Da Roma, il nostro inviato
La vita è un attimo, il tennis forse ancor meno. Alejandro Tabilo fino a qualche mese fa era un perfetto sconosciuto, in top 100 per il rotto della cuffia. Oggi è il primo semifinalista agli Internazionali d’Italia, un risultato a dir poco sorprendente. Arrivato dopo la vittoria più bella della sua carriera contro Djokovic, confermata oggi contro Zhang. “Sul match point ero un po’ nervoso” ammette il cileno, “per tranquillizzarmi ho provato a guardare il mio team, è stato un sentimento incredibile. Poi alla prima volta in cui gioco qui, impensabile. Sono state due settimane incredibili, ma non è ancora finita. Ora devo riposarmi e pensare al mio tennis per venerdì. Essere in semifinale è un onore“.
Un onore giunto in maniera sicuramente un po’ particolare, dal momento che Tabilo è qui a Roma senza coach. Ma non per i motivi di Napolitano, bensì perché ha rotto la collaborazione con il suo storico allenatore. “Nelle ultime due settimane sono stato senza coach“, svela il n.25 virtuale, “ci sono stati un paio di problemi logistici perché ho un team abbastanza grande e non avremmo potuto decidere faccia a faccia. Ma è stata una separazione senza attriti, abbiamo deciso cosa fosse meglio per entrambi. Ma comunque è stato difficile, sono grato alle persone che mi sono state vicine nelle ultime due settimane, mentalmente è stato qualcosa di complicato perché eravamo insieme da quasi 10 anni.
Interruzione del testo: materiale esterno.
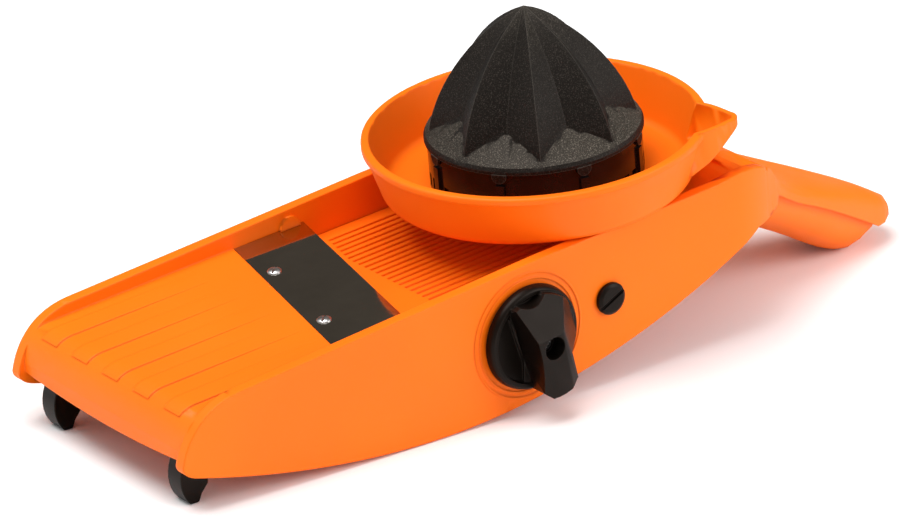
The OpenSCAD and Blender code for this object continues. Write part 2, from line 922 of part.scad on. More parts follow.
// ---- feet ----
module foot(side) {
    // Hooked foot, cut level with the table
    color(black)
        standing()
            difference() {
                translate([foot_x, side * foot_gap / 2, 0])
                    along_y(-foot_w / 2, foot_w / 2)
                        polygon(concat(
                            [[4, -deck_t], [0.8, -9], [-1.9, -18]],
                            bez([-2.6, -22], [-6.2, -29], [-4.6, -36], [-0.6, -foot_h - 0.2], 8),
                            [
                                [1.4, -foot_h - 0.3], [2.9, -foot_h + 0.4], [4.3, -foot_h + 3.2],
                                [7.6, -foot_h + 6.6], [8.4, -24], [11, -deck_t]
                            ]
                        ));
                below_table();
            }
}
module foot_near() {
    foot(-1);
}
module foot_far() {
    foot(1);
}

// ---- dish ----
rim_r = dish_d / 2;
dish_foot_r = dish_foot_d / 2;
dish_floor = wall_seat_h + dish_t;
dish_top = wall_seat_h + dish_h;
rim_in = rim_r - rim_w;
foot_round = 4;

module dish_outside() {
    rotate_extrude($fn = 128)
        polygon(concat(
            [[0, wall_seat_h]],
            arc(dish_foot_r - foot_round, wall_seat_h + foot_round, foot_round, -90, -12, 5),
            [[rim_r - 1, dish_top - 3.4], [rim_r, dish_top - 2.8]],
            arc(rim_r - 0.9, dish_top - 0.9, 0.9, 0, 90, 3),
            [[0, dish_top]]
        ));
}
module dish_inside() {
    floor_r = dish_foot_r - dish_t;
    rotate_extrude($fn = 128)
        polygon(concat(
            [[0, dish_floor]],
            arc(floor_r - foot_round, dish_floor + foot_round, foot_round, -90, -12, 5),
            [[rim_in, dish_top - 1], [rim_in + 0.5, dish_top + cut], [0, dish_top + cut]]
        ));
}

module spout(inset, lift) {
    // A pouring lip: its plan is a rounded point and its underside slopes up to the tip
    spread = 15;
    tip_r = 5 - inset;
    y0 = rim_r * sin(spread) - inset;
    x0 = rim_r * cos(spread) - 4;
    rotate([0, 0, -spout_angle])
        intersection() {
            translate([0, 0, wall_seat_h])
                linear_extrude(dish_h + lift)
                    polygon(concat(
                        [[x0 - 6, -y0], [x0, -y0]],
                        arc(spout_r - 5, 0, tip_r, -62, 62, 10),
                        [[x0, y0], [x0 - 6, y0]]
                    ));
            along_y(-rim_r, rim_r)
                polygon(concat(
                    [[dish_foot_r - 5 - inset, dish_top + cut]],
                    bez([dish_foot_r - 5 - inset, wall_seat_h + 5 + inset], [dish_foot_r + 4, wall_seat_h + 7 + inset],
                        [spout_r - 8, dish_top - 12 + inset], [spout_r - inset, dish_top - 3.5 + inset], 6),
                    [[spout_r - inset, dish_top + cut]]
                ));
        }
}

strainer_t = 2.4;
spigot_r = strainer_d / 2 - strainer_t - slip;
module dish() {
    guide_l = 52;
    guide_t = 2;
    guide_h = 4;
    guide_y = inner - 0.4;
    ring_h = 1.6;
    color(orange)
        standing() {
            difference() {
                union() {
                    dish_outside();
                    spout(0, 0);
                }
                dish_inside();
                spout(dish_t - 0.3, cut);
            }
            // guides that drop between the side walls
            for (s = [-1, 1])
                translate([-guide_l / 2, s > 0 ? guide_y - guide_t : -guide_y, wall_seat_h - guide_h])
                    cube([guide_l, guide_t, guide_h + 0.5]);
            // ring that centres the strainer
            difference() {
                cylinder_between(2 * spigot_r, dish_floor - 0.2, dish_floor + ring_h);
                cylinder_between(2 * spigot_r - 4, dish_floor - cut, dish_floor + ring_h + cut);
            }
        }
}

// ---- strainer ----
strainer_top = dish_floor + strainer_h;
ridge_turn = -169;
post_turn = ridge_turn + 180 / flutes;
tab_h = 3.7;
post_out = 1.2;
module strainer() {
    r = strainer_d / 2;
    slot_w = 3.2;
    band = 3;
    color(black)
        standing() {
            difference() {
                cylinder_between(strainer_d, dish_floor, strainer_top);
                cylinder_between(strainer_d - 2 * strainer_t, dish_floor - cut, strainer_top + cut);
                for (i = [0:flutes - 1])
                    for (j = [1:strainer_slots])
                        rotate([0, 0, post_turn + 360 / flutes * (i + j / (strainer_slots + 1))])
                            translate([r - 6, -slot_w / 2, dish_floor + band])
                                cube([12, slot_w, strainer_h - 2 * band]);
            }
            for (i = [0:flutes - 1])
                rotate([0, 0, post_turn + 360 / flutes * i])
                    translate([r - 1, -1.8, dish_floor])
                        cube([1 + post_out, 3.6, strainer_h - tab_h - 1]);
        }
}

// ---- reamer ----
flange_r = flange_d / 2;
apex_z = strainer_top + reamer_h;
ridge = bez(
    [flange_r - 2.5, strainer_top + 4.6], [flange_r - 5.5, strainer_top + 19.5], [25.8, apex_z - 11],
    [0.4, apex_z], 14);
valley = bez(
    [flange_r - 13.5, strainer_top + 12.2], [27.5, apex_z - 30], [16.5, apex_z - 12.5], [0.4, apex_z], 14);

module fluted_cone() {
    // Sharp ridges with V-shaped valleys between them
    n = 2 * flutes;
    function ring(a, b) = [for (k = [0:n - 1]) let (t = ridge_turn + 360 * k / n, p = k % 2 == 0 ? a : b)
        [p[0] * cos(t), p[0] * sin(t), p[1]]];
    base_z = strainer_top + 2;
    loft(concat(
        [ring([ridge[0][0], base_z], [valley[0][0], base_z])],
        [for (i = [0:len(ridge) - 1]) ring(ridge[i], valley[i])]
    ));
}

module reamer() {
    z = strainer_top;
    color(black)
        standing() {
            difference() {
                union() {
                    fluted_cone();
                    rotate_extrude($fn = 96)
                        polygon([
                            [0, z], [flange_r, z], [flange_r, z + 1.4], [flange_r - 0.8, z + 2.9],
                            [flange_r - 3, z + 4.4], [flange_r - 14, z + 12.4], [0, z + 12.4]
                        ]);
                }
                // hollow inside the cone
                rotate_extrude()
                    polygon([
                        [0, z - cut], [spigot_r - 2, z - cut], [spigot_r - 2, z], [27, z + 9], [24.5, z + 18],
                        [19, z + 30], [12, z + 40], [6, z + 46], [0, z + 48]
                    ]);
            }
            // spigot that drops into the strainer
            difference() {
                cylinder_between(2 * spigot_r, z - 3, z + 0.2);
                cylinder_between(2 * spigot_r - 4, z - 3 - cut, z + 0.2 + cut);
            }
            // round tabs that hang over the posts
            for (i = [0:flutes - 1])
                rotate([0, 0, post_turn + 360 / flutes * i])
                    intersection() {
                        translate([0, 0, z - tab_h + 3.1])
                            rotate([0, 90, 0])
                                cylinder(r = 3.1, h = 60);
                        translate([strainer_d / 2 + 0.2, -10, z - 6])
                            cube([1, 20, 6.2]);
                    }
        }
}

// ---- standing position ----
mid_y = (dish_d / 2 - knob_y - knob_h) / 2;
left_x = -nose_x * cos(deck_rise) - nose_tip[1] * sin(deck_rise);
right_x = handle_x * cos(deck_rise) - edge_z(handle_x) * sin(deck_rise);
mid_x = (left_x + right_x) / 2;

body();
handle_cover();
handle_screws();
blade();
blade_screws();
blade_nuts();
ramp();
front_crank_near();
front_crank_far();
front_rod();
crank_screw_far();
rear_crank_near();
rear_crank_far();
rear_rod();
pivot_screw_near();
pivot_screw_far();
knob();
knob_screw();
knob_washer();
detent_spring();
foot_near();
foot_far();
dish();
strainer();
reamer();
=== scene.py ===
# Dresses the mandoline slicer: finishes for every piece, the table it stands on, the lights and the camera.
# Metres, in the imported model's frame: +X from the nose to the handle, +Y away from the knob, +Z up.
# Shapes are written in millimetres in the deck frame: the slicer's own, before it tips onto its feet and its
# handle, with the press axis at x = 0 and the landing deck at z = 0.
import json
import math

import bmesh
import bpy
from mathutils import Matrix, Vector


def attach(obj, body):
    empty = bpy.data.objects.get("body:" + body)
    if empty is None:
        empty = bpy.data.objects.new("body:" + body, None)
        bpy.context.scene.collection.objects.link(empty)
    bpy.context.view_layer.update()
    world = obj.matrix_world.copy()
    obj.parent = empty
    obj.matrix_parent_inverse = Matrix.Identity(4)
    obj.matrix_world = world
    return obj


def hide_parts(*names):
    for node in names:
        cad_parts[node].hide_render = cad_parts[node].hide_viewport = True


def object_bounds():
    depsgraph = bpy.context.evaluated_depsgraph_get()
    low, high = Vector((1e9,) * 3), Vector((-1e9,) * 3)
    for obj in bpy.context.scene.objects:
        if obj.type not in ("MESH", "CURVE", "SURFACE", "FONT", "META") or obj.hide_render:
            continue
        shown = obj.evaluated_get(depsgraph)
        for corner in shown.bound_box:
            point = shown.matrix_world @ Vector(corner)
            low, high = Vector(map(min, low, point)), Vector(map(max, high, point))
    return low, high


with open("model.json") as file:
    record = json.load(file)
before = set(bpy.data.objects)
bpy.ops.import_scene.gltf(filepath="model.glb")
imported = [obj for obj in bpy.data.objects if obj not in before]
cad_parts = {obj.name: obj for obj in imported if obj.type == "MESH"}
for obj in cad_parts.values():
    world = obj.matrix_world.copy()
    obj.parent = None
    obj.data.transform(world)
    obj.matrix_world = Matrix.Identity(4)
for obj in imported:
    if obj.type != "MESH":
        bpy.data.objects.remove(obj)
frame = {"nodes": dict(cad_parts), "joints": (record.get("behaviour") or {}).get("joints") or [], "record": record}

cad_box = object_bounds()
nodes = frame["nodes"]
MM = 0.001

# ---- the deck frame ----
DECK_RISE = math.radians(5.5)
KNOB_X, KNOB_Z = -54.8, -21.4
knob_at = next(Vector(j["pos_m"]) for j in frame["joints"] if j["name"] == "knob_turn")
tipped = Matrix.Rotation(-DECK_RISE, 4, "Y")
DECK = Matrix.Translation(knob_at - tipped @ Vector((KNOB_X * MM, 0, KNOB_Z * MM))) @ tipped
TO_DECK = DECK.inverted()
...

Poi ho giocato in modo rilassato, cercando di non pensare nemmeno a troppe tattiche o altro. Dopo lo swing su terra, dopo il Roland Garros, deciderò cosa fare, proverò a riorganizzarmi meglio”.
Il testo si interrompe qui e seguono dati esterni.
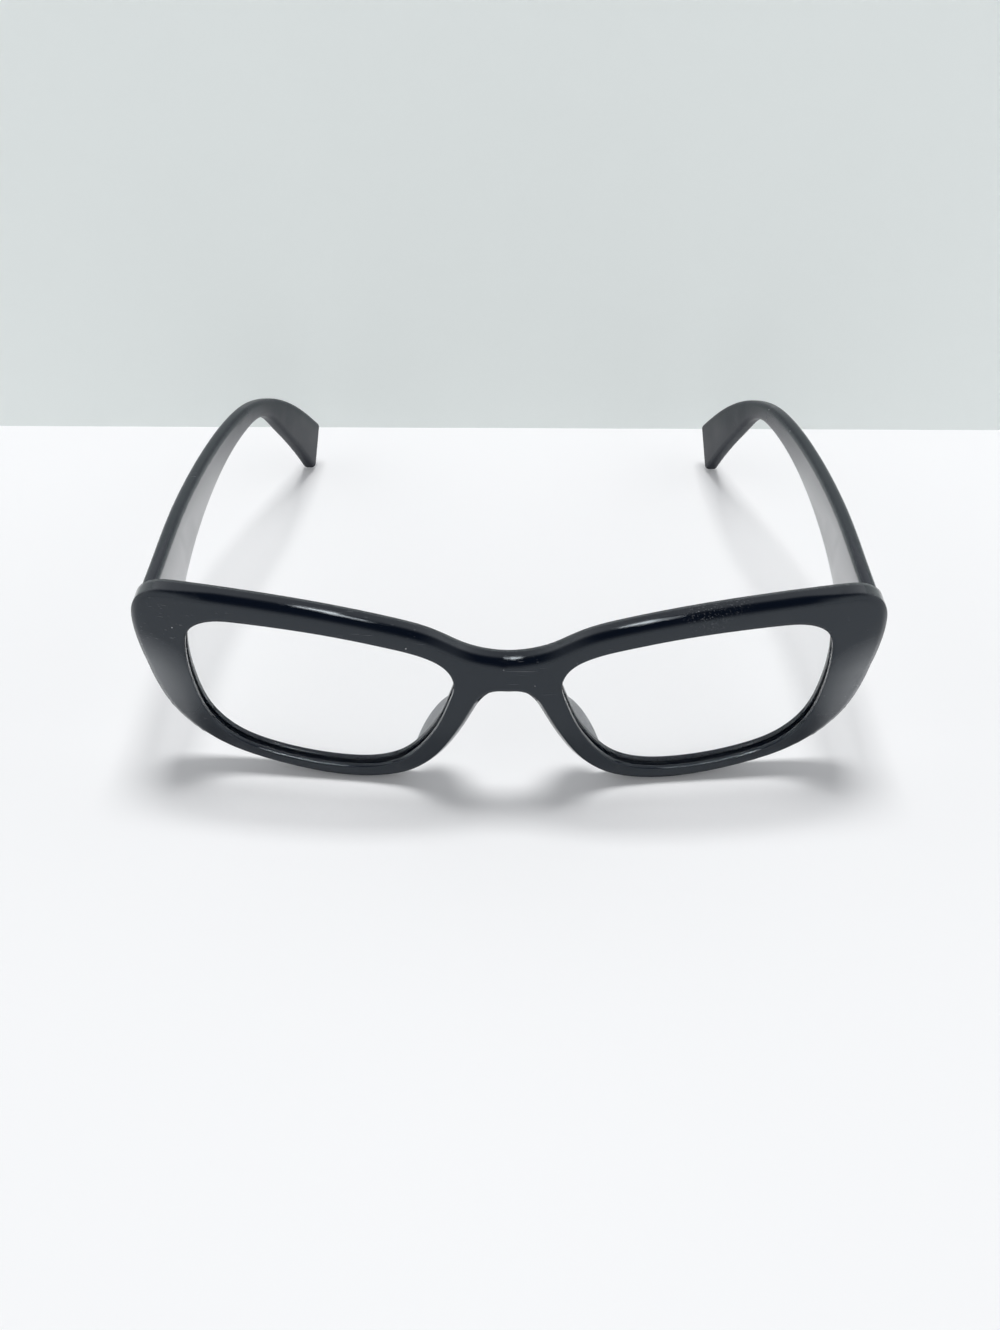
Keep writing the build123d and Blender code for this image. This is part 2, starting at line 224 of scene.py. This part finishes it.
def frame_plastic(name, colour, gloss_roughness, edge_radius, haze=0.0, scuffs=(), sheen_spots=()):
    """Near-black glossy plastic. Haze greys it all, scuffs lie in spheres of their own, and in other
    spheres a paler, hazier colour is painted on as a sheen that stands for reflected light.
    The radius of its wear-rounded edges is a length, or the name of the attribute that holds it."""
    material, tree, shader, _ = new_material(name)
    place = object_place(tree)

    scratches = 0.0
    for turn, across, along, rarity in scratch_sets:
        more = hair_scratches(tree, place, turn, across, along, rarity)
        scratches = arithmetic(tree, "MAXIMUM", scratches, more)
    scratched_areas = noise(tree, place, scratched_areas_per_m, Detail=3.0)
    scratches = arithmetic(tree, "MULTIPLY", scratches, remapped(tree, scratched_areas, scratched_span))

    dust = shader_node(tree, "ShaderNodeTexVoronoi", Vector=place, Scale=specks_per_m, Randomness=1.0)
    specks = remapped(tree, dust.outputs["Distance"], speck_rim, all_to_none)
    dusty_areas = noise(tree, place, dusty_areas_per_m, Detail=2.0)
    specks = arithmetic(tree, "MULTIPLY", specks, remapped(tree, dusty_areas, dusty_span))
    if scuffs:
        rubbed = noise(tree, place, rub_marks_per_m, Detail=4.0, Roughness=0.7)
        rubbed = remapped(tree, rubbed, rub_span, (0.0, rub_paleness))
        rubbed = arithmetic(tree, "MULTIPLY", rubbed, nearness(tree, place, scuffs))
        specks = arithmetic(tree, "MAXIMUM", specks, rubbed)
    marks = arithmetic(tree, "MULTIPLY", scratches, scratch_paleness)
    marks = arithmetic(tree, "MAXIMUM", marks, specks)

    haze_grain = noise(tree, place, haze_grains_per_m, Detail=5.0, Roughness=0.75)
    haze_and_sheen = remapped(tree, haze_grain, haze_span, haze_share)
    haze_and_sheen = arithmetic(tree, "MULTIPLY", haze_and_sheen, haze)
    # Painted sheen: within its spheres the colour is greyed paler and the surface made hazier, standing
    # for reflected light.
    if sheen_spots:
        painted_sheen = arithmetic(tree, "MULTIPLY", nearness(tree, place, sheen_spots), painted_sheen_share)
        haze_and_sheen = arithmetic(tree, "MAXIMUM", haze_and_sheen, painted_sheen)
    # The colour is paled by real wear marks and haze, and by the painted sheen.
    wear_and_sheen = arithmetic(tree, "MAXIMUM", marks, haze_and_sheen)

    smudges = noise(tree, place, smudges_per_m, Detail=5.0, Roughness=0.6)
    rough = remapped(tree, smudges, smudge_span, (gloss_roughness, gloss_roughness + smudge_roughness))
    rough = arithmetic(tree, "ADD", rough, arithmetic(tree, "MULTIPLY", marks, mark_roughness))
    rough = arithmetic(tree, "ADD", rough, arithmetic(tree, "MULTIPLY", haze_and_sheen, haze_roughness))

    if isinstance(edge_radius, str):
        edge_radius = painted_value(tree, edge_radius)
    edges = shader_node(tree, "ShaderNodeBevel", Radius=edge_radius)
    edges.samples = edge_samples
    ripples = noise(tree, place, ripples_per_m, Detail=2.0)
    height = arithmetic(tree, "MULTIPLY", ripples, ripple_height_share)
    height = arithmetic(tree, "SUBTRACT", height, scratches)
    haze_height = arithmetic(tree, "MULTIPLY", haze_and_sheen, haze_height_share)
    relief = shader_node(
        tree, "ShaderNodeBump", Height=arithmetic(tree, "SUBTRACT", height, haze_height),
        Normal=edges.outputs[0], Strength=relief_strength, Distance=relief_height,
    )

    connect(
        tree, shader, Base_Color=mixed_colour(tree, wear_and_sheen, (*colour, 1.0), wear_and_sheen_grey),
        Roughness=rough, Normal=relief.outputs[0], IOR=plastic_ior, Specular_Tint=reflection_tint,
    )
    return material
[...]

Una storia meravigliosa quella di Tabilo, di perseveranza, di un giocatore capace di reinventarsi e di trovare a 26 anni la prima semifinale 1000 e la top 30. Con una storia personale anch’essa tutta da raccontare. Lui è nato in Canada, poi ha vissuto negli Stati Uniti e infine la vita lo ha portato in Cile. Ma come è partito il tutto? “I miei genitori andarono in Canada per iniziare una nuova vita“, spiega il cileno, “entrambi con le loro famiglie. Si sono incontrati lì, dove poi sono nato io. Ho poi iniziato a giocare semplicemente perché mio fratello giocava a tennis per divertimento, e avevamo il più grosso circolo della provincia giusto dall’altro lato della strada. Ho iniziato a giocare lì, da allora ho semplicemente continuato e amato sempre di più il gioco. E adesso sono qui“. A Roma, sul tetto del mondo del tennis. Per questa settimana, e chissà. Dovrebbe guardare la seconda stella a destra per vedere dove virerà il futuro.